Introduction : le malentendu quotidien

« Range ta chambre. » Vous avez prononcé cette phrase des centaines de fois. Et des centaines de fois, vous avez obtenu le même résultat : rien. Ou presque rien. Votre enfant reste planté au milieu de la pièce, l’air perdu, ou commence à jouer avec le premier objet qu’il touche, ou s’effondre en pleurant « c’est trop dur ».

Vous pensez peut-être qu’il fait exprès, qu’il est de mauvaise volonté, qu’il vous défie. En réalité, il est probablement sincèrement paralysé.

Pour un cerveau TDAH, « range ta chambre » n’est pas une consigne — c’est un océan d’incertitude. Ranger quoi exactement ? Dans quel ordre ? À quel niveau de rangement ? Par où commencer ? La consigne, trop vague, ne fournit aucune prise pour démarrer l’action.

Apprendre à formuler des consignes claires, spécifiques et exécutables peut transformer ces moments de frustration en séquences d’action réussies.

Pourquoi les consignes floues posent problème

Le déficit de planification

Face à une consigne vague comme « range ta chambre », le cerveau neurotypique effectue automatiquement une série d’opérations :

1. Analyser l’état actuel de la chambre

2. Identifier ce qui doit être rangé

3. Décomposer la tâche en sous-étapes

4. Établir un ordre logique

5. Démarrer par la première étape

Cette séquence de planification est une fonction exécutive qui dépend du cortex préfrontal — précisément ce qui dysfonctionne dans le TDAH.

L’enfant TDAH face à « range ta chambre » voit un chaos global sans savoir par où commencer. La consigne ne lui donne aucune information sur l’action concrète à effectuer maintenant.

La surcharge cognitive

Une consigne floue génère une surcharge cognitive : l’enfant doit simultanément comprendre ce qu’on attend de lui, planifier comment y arriver, et commencer à agir. Ces trois processus en parallèle épuisent rapidement ses ressources limitées.

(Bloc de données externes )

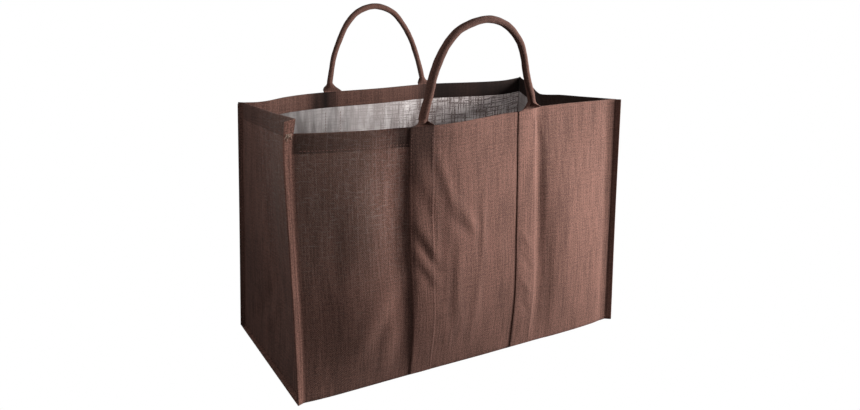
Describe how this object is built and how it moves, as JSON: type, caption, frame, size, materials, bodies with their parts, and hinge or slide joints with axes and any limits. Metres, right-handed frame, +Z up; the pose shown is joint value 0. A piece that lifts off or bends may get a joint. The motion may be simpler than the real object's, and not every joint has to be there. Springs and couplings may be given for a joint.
{
  "type": "log bag",
  "caption": "Open-topped carrying bag of coarse brown jute cloth with raised corner seams, flat sewn straps and round rolled handles, for firewood.",
  "frame": {"origin": "middle of the bag's bounding box, on the surface it stands on", "axes": "+X along the long front panel to the right, +Y from the front panel to the back panel, +Z up"},
  "size_m": [0.61, 0.3902, 0.5528],
  "materials": {
    "jute_cloth": "coarse plain weave with slubs, clear film on the inner face",
    "jute_strap": "the same cloth folded into bands and rolled handles"
  },
  "bodies": {
    "root": {"body_cloth": "jute_cloth", "left_gusset": "jute_cloth", "right_gusset": "jute_cloth", "front_strap": "jute_strap", "back_strap": "jute_strap"}
  },
  "joints": []
}
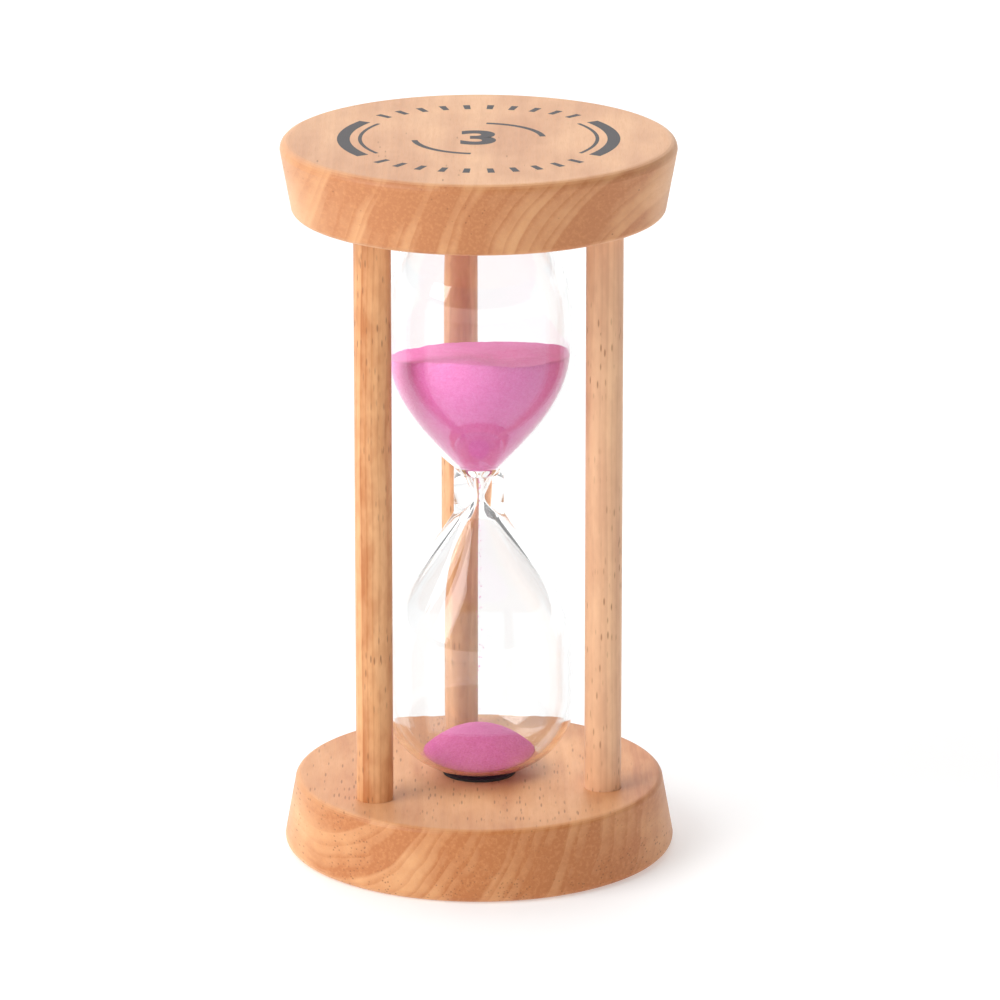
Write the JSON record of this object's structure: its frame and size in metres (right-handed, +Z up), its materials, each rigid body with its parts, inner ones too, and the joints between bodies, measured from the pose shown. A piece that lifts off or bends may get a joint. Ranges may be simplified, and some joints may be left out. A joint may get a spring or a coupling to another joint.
{
  "type": "sand timer",
  "caption": "Small sand timer: a clear glass bulb with coloured sand, held between two tapered round wooden discs by wooden dowels.",
  "frame": {"origin": "centre of the flat face that the timer stands on", "axes": "+Z up along the timer's axis, through the neck of the glass; +Y towards the back dowel, with the other two dowels at the front left and front right"},
  "size_m": [0.053, 0.053, 0.0986],
  "materials": {
    "beech_disc": "sanded and lightly oiled beech, slanting growth bands, short dark flecks",
    "beech_dowel": "sanded beech with the grain along the dowel and short dark flecks",
    "clear_glass": "clear, smooth, fire-polished",
    "black_rubber": "matt black",
    "pink_sand": "fine dyed sand, matt and grainy"
  },
  "bodies": {
    "root": {"base_disc": "beech_disc", "top_disc": "beech_disc", "dowel_left": "beech_dowel", "dowel_right": "beech_dowel", "dowel_back": "beech_dowel", "glass_bulb": "clear_glass", "fill_stopper": "black_rubber", "seat_base": "black_rubber", "seat_top": "black_rubber", "sand_upper": "pink_sand", "sand_lower": "pink_sand", "sand_stream": "pink_sand"}
  },
  "joints": []
}
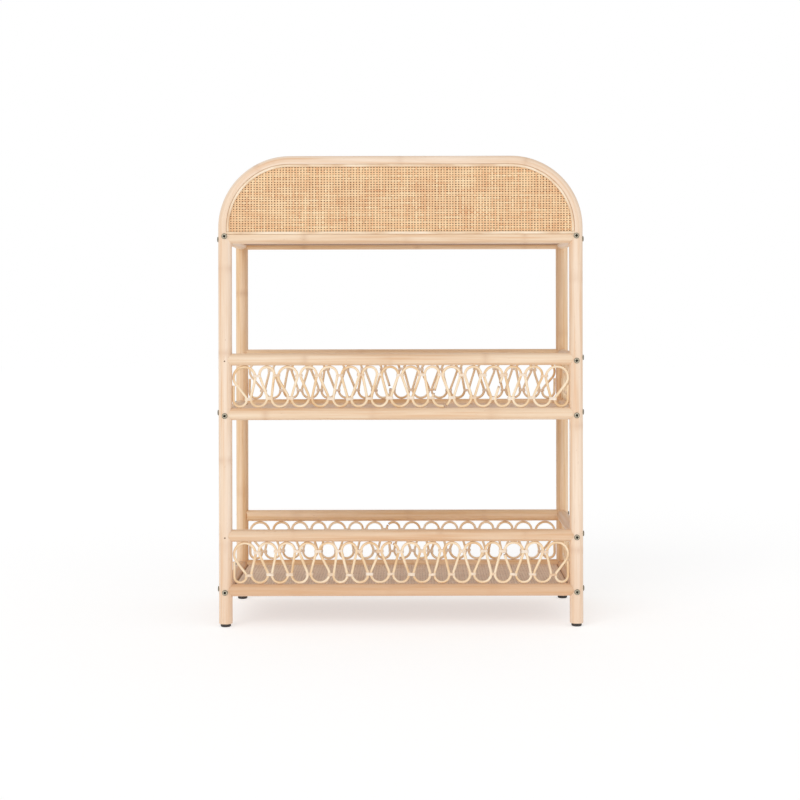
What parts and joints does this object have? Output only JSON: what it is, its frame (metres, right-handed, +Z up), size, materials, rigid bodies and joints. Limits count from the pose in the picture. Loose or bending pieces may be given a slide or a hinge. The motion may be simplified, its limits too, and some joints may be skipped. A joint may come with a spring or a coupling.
{
  "type": "shoe rack",
  "caption": "Open rattan shoe rack: bent pole hoop front with a cane arch panel, woven shelves and looped cane galleries on three sides of the lower tiers.",
  "frame": {"origin": "on the floor, under the middle of the rack", "axes": "+X to the right seen from the front, +Y from the front hoop to the back posts, +Z up"},
  "size_m": [0.779, 0.354, 1],
  "materials": {
    "hoop_pole": "satin peeled rattan pole, pale cream with fine lengthwise streaks and faint node rings",
    "rail_pole": "satin peeled rattan pole, cream to light tan with lengthwise streaks",
    "back_pole": "satin peeled rattan pole, a little browner",
    "strand_core": "smooth matt rattan core, pale cream",
    "tie_binding": "glossy flat cane binding, pale",
    "arch_cane": "close woven cane webbing, warm tan with dark holes",
    "shelf_cane": "close woven cane webbing, slightly pinkish tan",
    "bead_core": "smooth matt rattan core bead, near white",
    "plywood": "sanded plywood",
    "foot_rubber": "matt dark grey rubber",
    "screw_steel": "dull zinc-plated steel, dark in the slots",
    "nail_steel": "dull bare steel"
  },
  "bodies": {
    "root": {"front_hoop": "hoop_pole", "back_post_left": "back_pole", "back_post_right": "back_pole", "front_rail_bottom_lower": "rail_pole", "front_rail_bottom_upper": "rail_pole", "front_rail_middle_lower": "rail_pole", "front_rail_middle_upper": "rail_pole", "front_rail_top": "rail_pole", "back_rail_bottom_lower": "back_pole", "back_rail_bottom_upper": "back_pole", "back_rail_middle_lower": "back_pole", "back_rail_middle_upper": "back_pole", "back_rail_top": "back_pole", "left_rail_bottom_lower": "rail_pole", "left_rail_middle_lower": "rail_pole", "left_rail_top": "rail_pole", "right_rail_bottom_lower": "rail_pole", "right_rail_bottom_upper": "rail_pole", "right_rail_middle_lower": "rail_pole", "right_rail_middle_upper": "rail_pole", "right_rail_top": "rail_pole", "foot_front_left": "foot_rubber", "foot_front_right": "foot_rubber", "foot_back_left": "foot_rubber", "foot_back_right": "foot_rubber", "shelf_board_bottom": "plywood", "shelf_board_middle": "plywood", "shelf_board_top": "plywood", "shelf_webbing_bottom": "shelf_cane", "shelf_webbing_middle": "shelf_cane", "shelf_webbing_top": "shelf_cane", "arch_backing": "plywood", "arch_webbing": "arch_cane", "arch_bead": "bead_core", "arch_bead_lower": "bead_core", "front_gallery_bottom": "strand_core", "front_gallery_middle": "strand_core", "back_gallery_bottom": "strand_core", "back_gallery_middle": "strand_core", "right_gallery_bottom": "strand_core", "right_gallery_middle": "strand_core", "front_ties_bottom": "tie_binding", "front_ties_middle": "tie_binding", "back_ties_bottom": "tie_binding", "back_ties_middle": "tie_binding", "right_ties_bottom": "tie_binding", "right_ties_middle": "tie_binding", "screws_front": "screw_steel", "screws_back": "screw_steel", "screws_left": "screw_steel", "screws_right": "screw_steel", "nails_left": "nail_steel"}
  },
  "joints": []
}
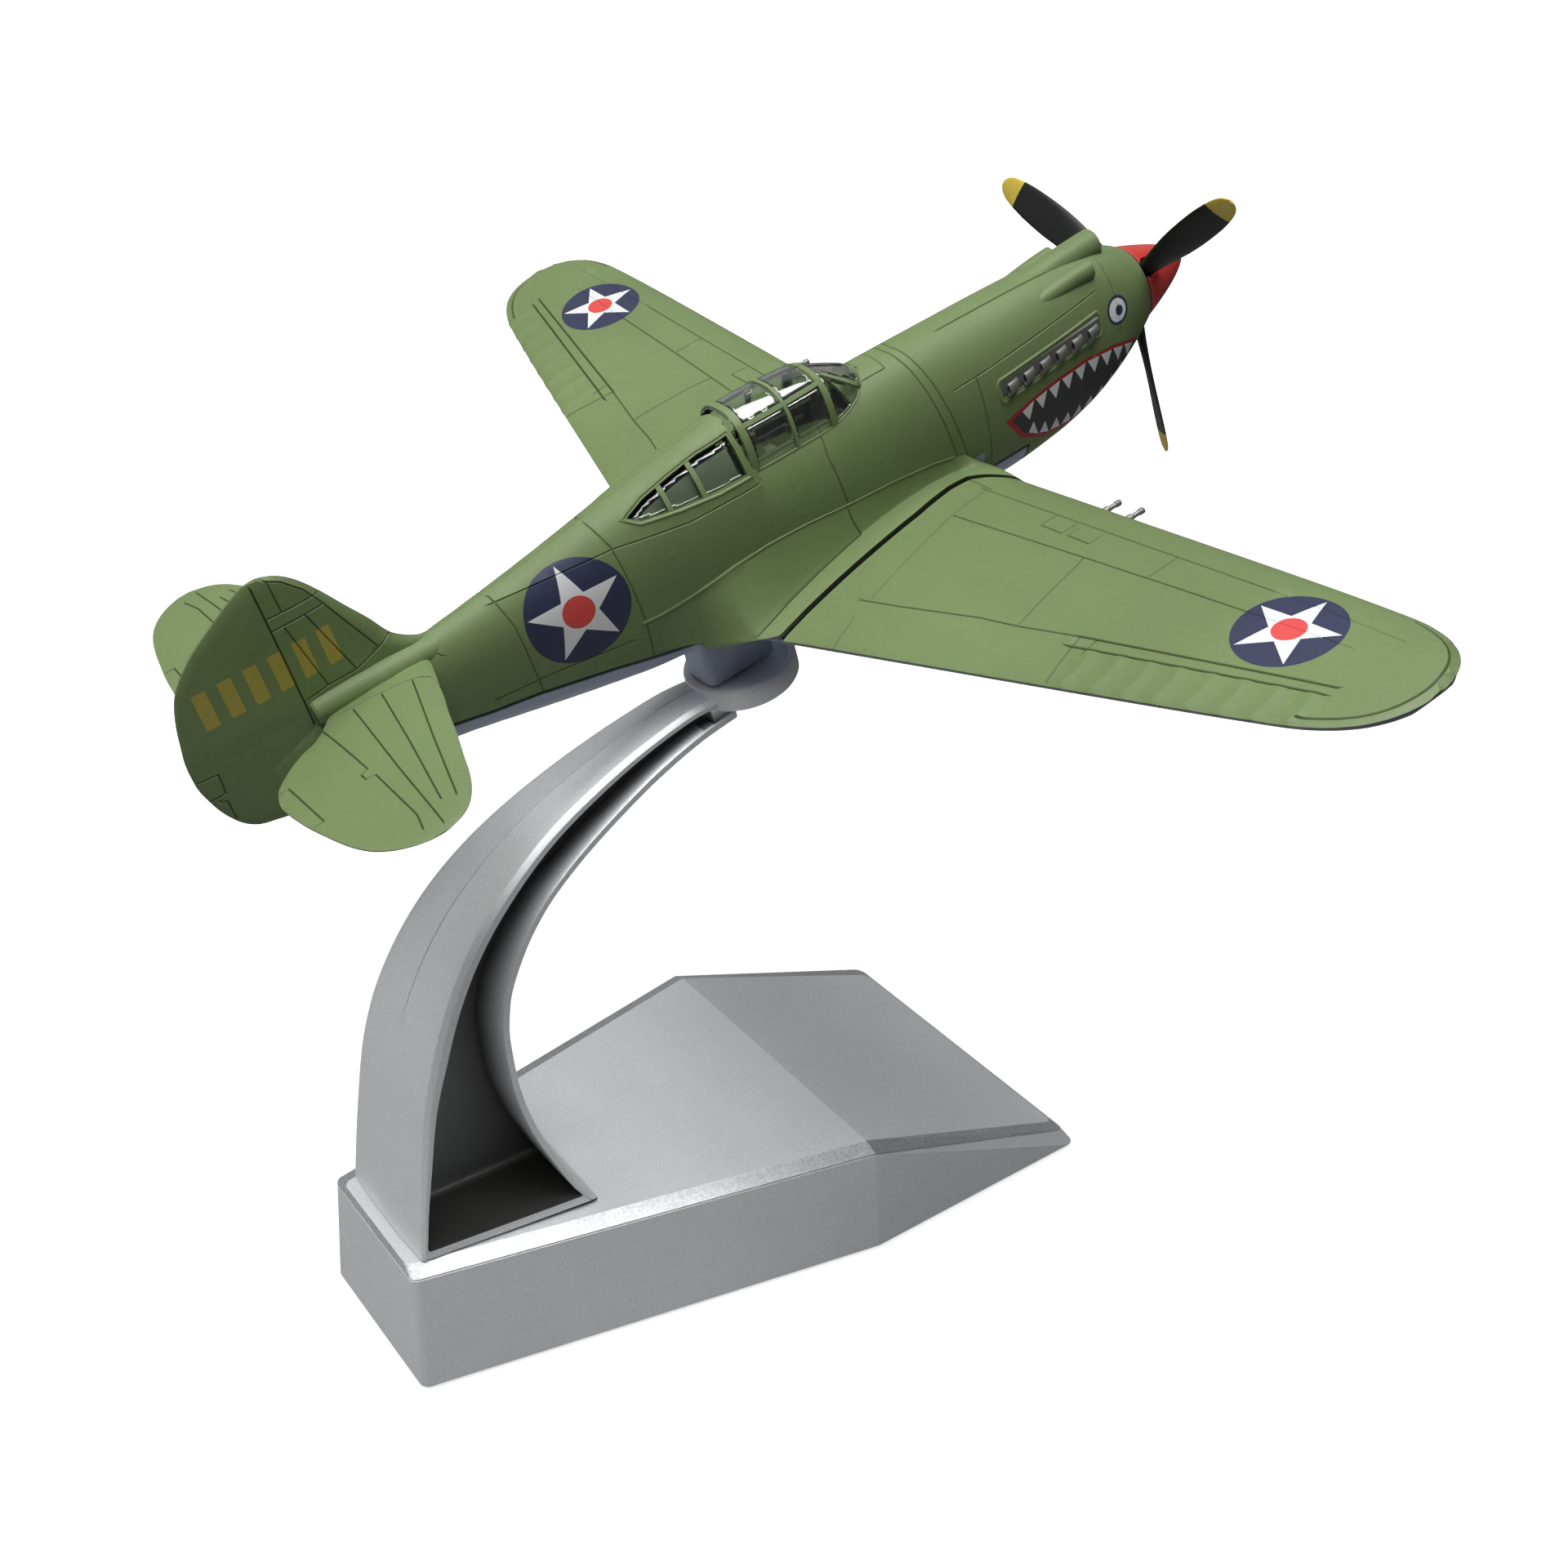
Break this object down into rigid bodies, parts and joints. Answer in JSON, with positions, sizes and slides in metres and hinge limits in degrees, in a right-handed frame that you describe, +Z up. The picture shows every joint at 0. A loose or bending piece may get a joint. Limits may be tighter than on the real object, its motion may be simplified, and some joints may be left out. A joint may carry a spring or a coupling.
{
  "type": "propeller plane model",
  "caption": "Desk model of a single-seat propeller fighter, nose up on a curved cast arm and wedge base, with a spinning propeller.",
  "frame": {"origin": "centre of the base's flat underside, on the plane the stand rests on", "axes": "+Z up, -Y towards the nose of the aircraft and the thin edge of the base, X along the wingspan"},
  "size_m": [0.158, 0.1344, 0.1262],
  "materials": {
    "green_paint": "matt",
    "grey_paint": "matt",
    "clear_plastic": "clear gloss",
    "cockpit_black": "matt",
    "gun_metal": "satin",
    "spinner_red": "satin",
    "blade_black": "satin, with yellow tips",
    "steel": "zinc plated",
    "brass": "turned",
    "silver_paint": "fine metallic satin",
    "pad_black": "matt"
  },
  "bodies": {
    "stand": {"base_casting": "silver_paint", "base_pad": "pad_black", "stand_arm": "silver_paint", "arm_screw_1": "steel", "arm_screw_2": "steel", "cradle_peg": "steel"},
    "aircraft": {"fuselage_upper": "green_paint", "chin_panel": "grey_paint", "rear_belly_shell": "grey_paint", "wing_underside": "grey_paint", "wing_upper_left": "green_paint", "wing_upper_right": "green_paint", "tailplane_left": "green_paint", "tailplane_right": "green_paint", "canopy": "clear_plastic", "quarter_window_left": "clear_plastic", "quarter_window_right": "clear_plastic", "cockpit_tub": "cockpit_black", "pilot_seat": "cockpit_black", "instrument_panel": "cockpit_black", "control_stick": "cockpit_black", "gunsight": "cockpit_black", "exhaust_left": "gun_metal", "exhaust_right": "gun_metal", "wing_gun_left_inner": "gun_metal", "wing_gun_left_outer": "gun_metal", "wing_gun_right_inner": "gun_metal", "wing_gun_right_outer": "gun_metal", "belly_screw_1": "steel", "belly_screw_2": "steel", "shaft_bush": "brass"},
    "propeller": {"spinner": "spinner_red", "spinner_back_plate": "spinner_red", "propeller_blades": "blade_black", "propeller_shaft": "steel", "shaft_collar": "steel"}
  },
  "joints": [
    {"name": "model_lift", "type": "slide", "parent": "stand", "child": "aircraft", "axis": [0, 0.2656, 0.9641], "range_m": [0, 0.03]},
    {"name": "propeller_spin", "type": "hinge", "parent": "aircraft", "child": "propeller", "pos_m": [0, -0.0672, 0.1122], "axis": [0, -0.9641, 0.2656], "continuous": true}
  ]
}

Résultat : la paralysie. Le cerveau, submergé, se « fige » ou se détourne vers quelque chose de plus simple (jouer, rêvasser).

L’ambiguïté et l’anxiété

Les consignes floues créent de l’ambiguïté : « Est-ce que j’ai bien compris ? Est-ce que je fais bien ? Est-ce que ça va être assez bien rangé ? »

Cette ambiguïté génère de l’anxiété. L’enfant, craignant de mal faire, peut préférer ne rien faire — ou faire autre chose — plutôt que de risquer l’échec.

La mémoire de travail limitée

La mémoire de travail — la capacité à garder des informations en tête pendant qu’on agit — est souvent déficitaire dans le TDAH. Une consigne longue ou complexe est oubliée avant d’être exécutée.

« Va dans ta chambre, range tes jouets, mets ton linge sale dans le panier, et descends mettre la table » — l’enfant TDAH a toutes les chances d’oublier au moins la moitié de cette séquence en chemin.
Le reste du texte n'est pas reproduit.